The highest priority during the design phase was the ability to capture views of both lakes from within the home. After working with Golden Eagle’s design team, the couple determined a plan that had two full window walls on either side of the home. The interior required an open, unobstructed view of both from one end of the home to the other.

Since the majority of entertaining would take place in the kitchen that opened to the great room and dining area, it made sense to use that area as an anchor point for the plan. “With the help of Golden Eagle Log Home kitchen designer Janet Felton, we were able to create a kitchen that kept all the major elements to the side and not block the windows,” Susan says. “The kitchen cabinets and all the appliances were kept to the sidewalls, as were the fireplace and stairway in the great room. That provided a clear view all the way through.”

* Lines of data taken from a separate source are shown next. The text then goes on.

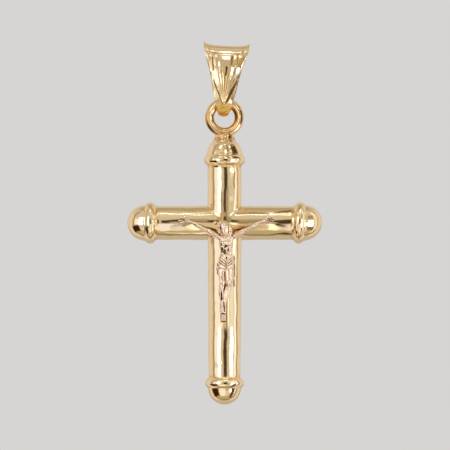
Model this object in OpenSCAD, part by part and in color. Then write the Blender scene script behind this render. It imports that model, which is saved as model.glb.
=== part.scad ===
// Crucifix pendant: a hollow cross of round tube with four ridged, domed caps and a
// soldered loop, a cast figure pegged to its front, and a folded, faceted bail.
// Lengths are in millimetres. The origin is the inside top of the bail, where a chain
// bears. The front faces -Y and +Z is up.

/* [Cross] */
// Outer diameter of the round tubes
tube_d = 3.6; // [3.4:0.1:4]
// Size of the upright's foot and of its cap as a share of the others
foot_share = 0.94; // [0.9:0.01:1]
// Wall of the tubes and of the caps
tube_wall = 0.3; // [0.2:0.05:0.5]
// Centre of the crossing to the crest of a side ridge
arm_reach = 7.95; // [7:0.05:10]
// Centre of the crossing to the crest of the top ridge
head_reach = 6.6; // [5.5:0.05:8]
// Centre of the crossing to the crest of the bottom ridge
foot_reach = 17; // [15:0.1:20]
// Radius of the solder fillets in the four inner corners
corner_r = 0.25; // [0.1:0.05:0.5]
// Diameter of the solder bead beside the head
bead_d = 0.44; // [0.3:0.02:0.6]

/* [End caps] */
// Diameter over the crest of a ridge
ridge_d = 4.45; // [4.3:0.05:4.8]
// Radius of the rounded crest
crest_r = 0.25; // [0.18:0.01:0.3]
// Radius of the hollow flank between the tube and the crest
root_r = 0.9; // [0.6:0.05:1.2]
// Radius of the hollow flank between the crest and the dome
flank_r = 0.36; // [0.3:0.02:0.42]
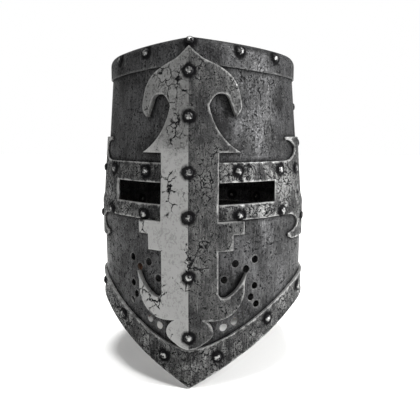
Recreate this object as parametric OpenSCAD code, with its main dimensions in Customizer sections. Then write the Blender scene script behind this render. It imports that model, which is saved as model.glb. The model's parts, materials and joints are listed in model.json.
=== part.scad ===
// Great helm of riveted steel plates, with a ridge down the face, a cross laid over the ridge,
// a quilted liner on a leather band and a two-part chin strap.
// Millimetres. +Z is up and the face looks along -Y. The origin is on the surface that the helm
// stands on, under the middle of its box.

/* [Plan of the shell] */
// Half of the width over the face plate
half_width = 118; // [112:1:124]
// From the side's widest line forward to the ridge, as a depth in front of the plan's zero
ridge_forward = 124; // [118:1:130]
// Radius of each front face in plan
front_radius = 185; // [175:1:200]
// Radius of the cheek in plan
cheek_radius = 80; // [75:1:84]
// Radius of the side behind the cheek
side_radius = 190; // [180:1:200]
// Radius of the back of the head
back_radius = 95; // [90:1:100]
// Angle that each front face is swept back from the ridge
ridge_rake = 15; // [12:1:18]

/* [Heights] */
// Lower edge of the skull plates, inside the face plate
skull_foot = 166; // [162:1:168]
// Upper edge of the face and neck plates
face_top = 186; // [184:1:188]
// Height at which the skull starts to narrow
taper_start = 186; // [184:1:190]
// Height at which the skull stops narrowing
taper_end = 325; // [320:1:326]
// Height of the crown's shoulder over the ridge
shoulder_z = 349.5; // [348:0.5:351]
// How fast the shoulder falls to the sides, in mm of height per mm of width
shoulder_fall = 0.085; // [0.07:0.005:0.1]
// Top of the dome
crown_top = 364; // [363:0.5:367]
// Height of the lower edge at the sides
side_edge = 77; // [72:1:80]
// Width of the lower rim
rim_width = 28; // [26:1:30]

/* [Plates] */
// Thickness of the plates
plate_t = 1.6; // [1.5:0.1:1.6]
// Gap left between stacked plates
gap = 0.3; // [0.25:0.05:0.35]
// How much the skull narrows on each side
skull_taper = 10.6; // [9:0.1:11.5]
// Thickness of the sight band
band_t = 2.2; // [2:0.1:2.4]
// How far the cross stands out from the face plate
cross_proud = 6.5; // [6:0.1:7]
// How far the rim stands out from the face plate
rim_proud = 2.6; // [2.4:0.1:2.8]

/* [Sight and breaths] */
// Lower edge of the eye slots
slot_low = 192.2; // [191:0.1:194]
// Upper edge of the eye slots
slot_high = 214.5; // [213:0.1:216]
// Outer end of each eye slot, from the middle
slot_out = 87.4; // [84:0.1:88]
// Inner end of each eye slot, behind the cross
slot_in = 27; // [24:0.5:29]
// Diameter of the breath holes
breath_d = 8; // [7:0.5:9]

/* [Rivets] */
// Diameter of a rivet's head
head_d = 9.4; // [8:0.2:10]
// Height of a rivet's head
head_h = 2.6; // [2:0.1:3]
// Diameter of a rivet's shank
shank_d = 4.6; // [4:0.1:5]

/* [Chin strap] */
// Width of the straps
strap_w = 18; // [16:1:20]
// Thickness of the strap leather
strap_t = 2.4; // [2:0.1:2.6]
// From the rivet down to the buckle's bar
buckle_drop = 96; // [90:1:100]
// From the rivet down to the billet's tip
billet_drop = 138; // [130:1:142]
// Lean of the straps, away from the wall
strap_lean = 10; // [9:0.5:11]
// Diameter of the buckle's wire
wire_d = 3; // [2.6:0.2:3.4]

/* [Hidden] */
$fn = 48;

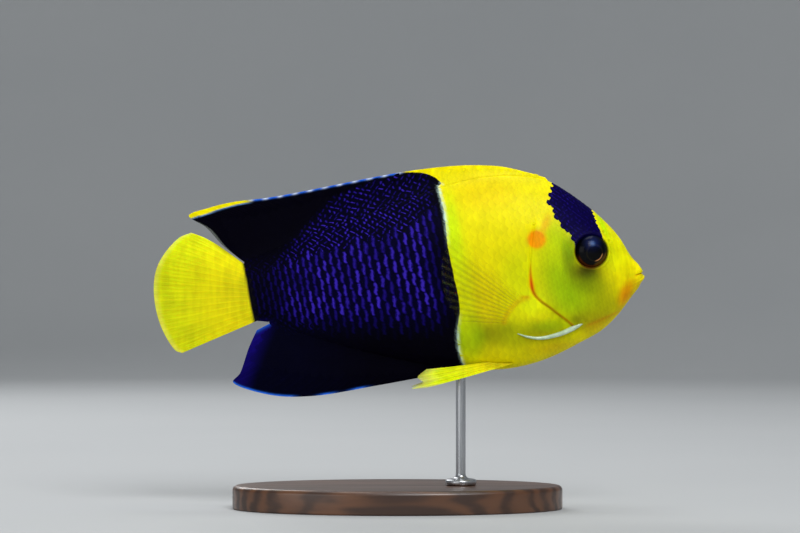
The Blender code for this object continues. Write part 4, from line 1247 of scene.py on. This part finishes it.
clear_fin = ray_material("clear_fin", PECTORAL_RAYS, 0.1, 0.12, cover=clear_cover, Specular_IOR_Level=0.12,
                         Coat_Weight=0.02, Coat_Roughness=0.3, Subsurface_Weight=0.2, Subsurface_Scale=0.001)
off_skin, thickness = curves(PECTORAL_SECTION)
for side, name in SIDES:
    fan_places = fin_grid(curves(PECTORAL_ROOT), curves(PECTORAL_TIPS), PECTORAL_RAYS, 40, 14)
    fan_s, fan_h, fan_ray, fan_out = fan_places
    middle = skin_at(fan_s, fan_h) + off_skin(fan_out)
    half = thickness(fan_out) * (0.7 + 0.45 * ray_ridges(fan_ray, fan_out, 0) * ease((fan_out - 0.05) / 0.2))
    fan, _ = fin_sheet(f"pectoral_fan_{name}", fan_places, side * middle, half, PECTORAL_RAYS)
    lobe = both(1 - ease(fan_out / 0.16))
    fan_paint = mix(linear(164, 122, 6), linear(80, 82, 16), both(ease((fan_out - 0.3) / 0.5)))
    give_values(fan, paint=mix(fan_paint, linear(236, 222, 1), lobe), body=0.1 * lobe)
    show(fan, clear_fin, "clear_fin", f"pectoral_fin_{name}")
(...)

Susan chose three-foot-deep granite countertops on the kitchen island (instead of the normal two-foot countertops) to accommodate all the roasters, coolers, salad bowls and dishes that accompany holiday gatherings. The raised breakfast bar area has seating for 12. A substantial kitchen table handles the larger meals and the open design keeps the room from feeling crowded.

The prow side of the home features a 28-foot tall wall of glass that has an unobstructed view of Lake Thompson. The Golden Eagle designer suggested a way to keep the view from the room unobstructed: Rather than placing the deck right off the great room, the deck was situated to the side, so the railing would not block the view.

The front of the home, with its equally majestic window wall, faces the smaller lake. Sitting in either the great room or in the loft offers a full view of both lakes.

Third on the “must-have” list was outdoor access. “We knew we’d have snowy, wet or dirty boots or feet into the home and we wanted the back door, garage door, powder room and laundry room all in the same location,” says Susan. “We then decided to use a durable stone tile in this area for easy clean-up.” The balance of the home is covered with either knotty hickory flooring or cushy carpeting.

The laundry room was designed to accommodate large piles of laundry. With two walls of cupboards (for spare towels and cleaning supplies), and 18 feet of countertops (for folding or storing kitchen equipment), the laundry room has become an indispensable area of the home.

Another area that received a lot of attention during the design phase was the lower level. This is the designated kids’ zone; it includes a kitchenette for cooking pizzas, room for game tables, video games, an indoor spa tub, and access to the patio and fire pit. “The lower level turned out better than anticipated,” says Susan. “It keeps the action and associated sounds in one place.”

A bonus space was created when they were designing the foundation. “Our builder, Mike Coffen, steered us toward this alternative,” says David.

With the use of Spancrete garage floor, they were given the option of building a bonus room under the garage, which is usually very difficult. “For just an extra $24,000, we added more than 1,000 square feet to the home for more storage or a possible theater room,” says David.

The relaxed décor was selected throughout the home to reflect the rustic ambiance of the Northwoods. The use of leather chairs and quilts, bedcovers, hand-hewn wood beds, and wrought iron chandeliers sets an easy-going tone. Beautiful accents can be found in on the walls in each room; the details and color palette were coordinated with the pre-purchased furniture and linens. Embossed designs of trees or pinecones were affixed and glazed over for a 3-D effect in some of the rooms and free-hand patterns of plaid or stripes applied to others, to give each space an identity all its own.

Behind the scenes is a full-scale home security system to give David and Susan some peace of mind. It ties into the home’s sound system and to several web cameras. “Keeping an eye on the home from wherever we are helps us relax. Now we can spot human or animal intruders, we also can keep track of any weather issues that could damage the home,” says David. “Getting to our cabin is only a click away.”